La pronuncia in questione aveva deciso in merito ad una causa promossa da un condomino proprietario di un immobile sito al primo piano di uno stabile, confinante con altra unità immobiliare, inizialmente ad uso esclusivamente abitativo, ma poi  adibita a ristorante/pizzeria, previo collegamento tramite una scala interna al locale commerciale di proprietà dei medesimi condomini, già adibito a ristorante/pizzeria.

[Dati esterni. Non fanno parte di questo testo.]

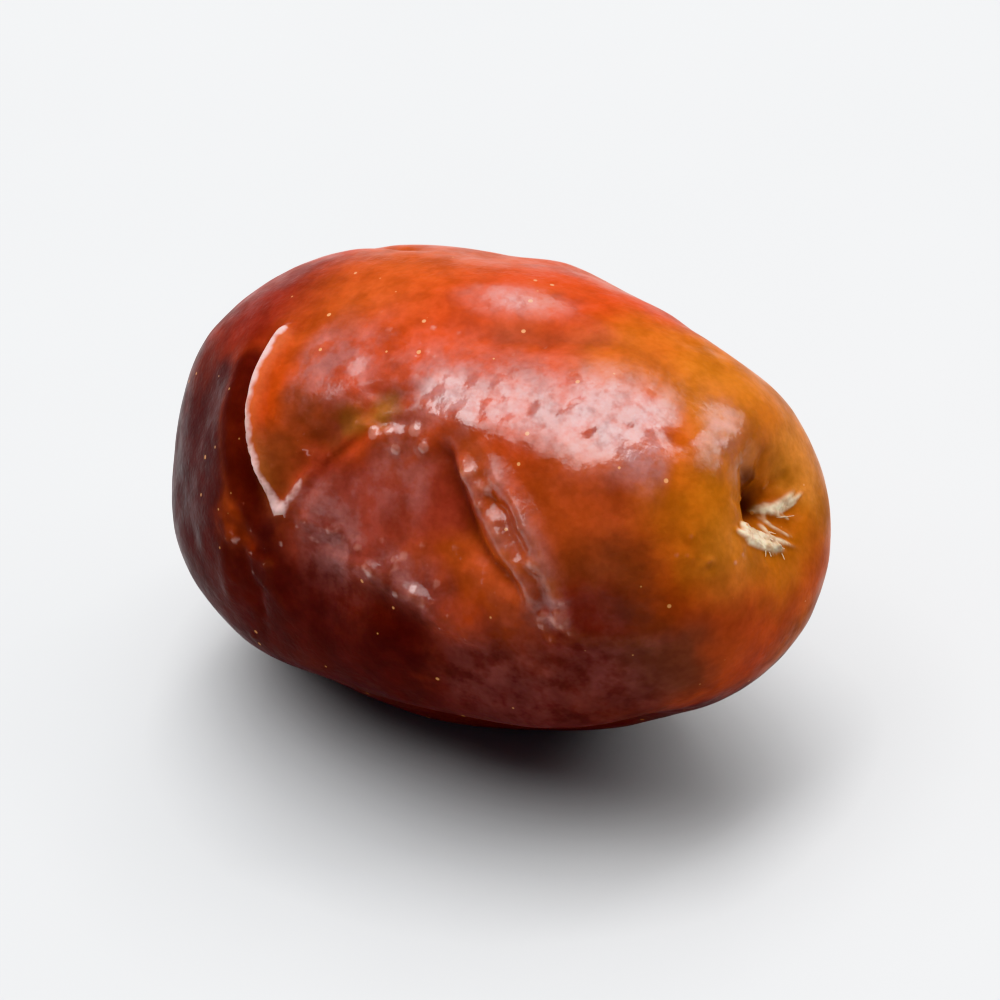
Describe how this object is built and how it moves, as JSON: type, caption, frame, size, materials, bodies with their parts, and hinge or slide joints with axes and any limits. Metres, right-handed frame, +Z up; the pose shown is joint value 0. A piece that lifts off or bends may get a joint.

Il regolamento condominiale conteneva un articolo che testualmente recitava “I locali cantinati e i terranei potranno essere destinati ad autorimesse, a deposito, ad officina tecnicamente organizzata con rumorosità però da non superare i limiti consentiti dalle disposizioni di p.s. e comunale ed all’esercizio di qualsiasi attività commerciale, industriale, artistica e professionale, nonché ad uffici, senza alcuna limitazione”. Il Tribunale adito rigettava le domande attoree in quanto ritenendo che le previsioni indicate a tale articolo valessero esclusivamente per i piani terreno ed interrati e non fossero estensibili anche agli appartamenti siti ai piani superiori; la Corte d’Appello ribaltava la sentenza di primo grado ritenendo che la previsione di una specifica possibilità di utilizzo per gli appartamenti interrati ed al pianterreno significasse il divieto per i locali ai piani superiori di una destinazione diversa da quella abitativa.

I proprietari dell’unità immobiliare adibita a pizzeria impugnavano la sentenza della Corte d’appello e la Corte di Cassazione, chiamata a decidere della controversia, rilevava come, nel caso in esame, per individuare la regola prescritta dal regolamento contrattuale, non si può prescindere dall’univocità delle espressioni letterali utilizzate, non dovendo operarsi estensioni delle limitazioni al diritto di proprietà individuale, né dei beni assoggettati a dette limitazioni. Poiché dunque la clausola in questione si occupa unicamente delle limitazioni al diritto di proprietà dei locali interrati ed al pianterreno, in assenza di una chiara ed univoca volontà contrattuale esplicitata volta ad estendere detti limiti anche agli altri immobili, tale estensione non dovrà essere operata.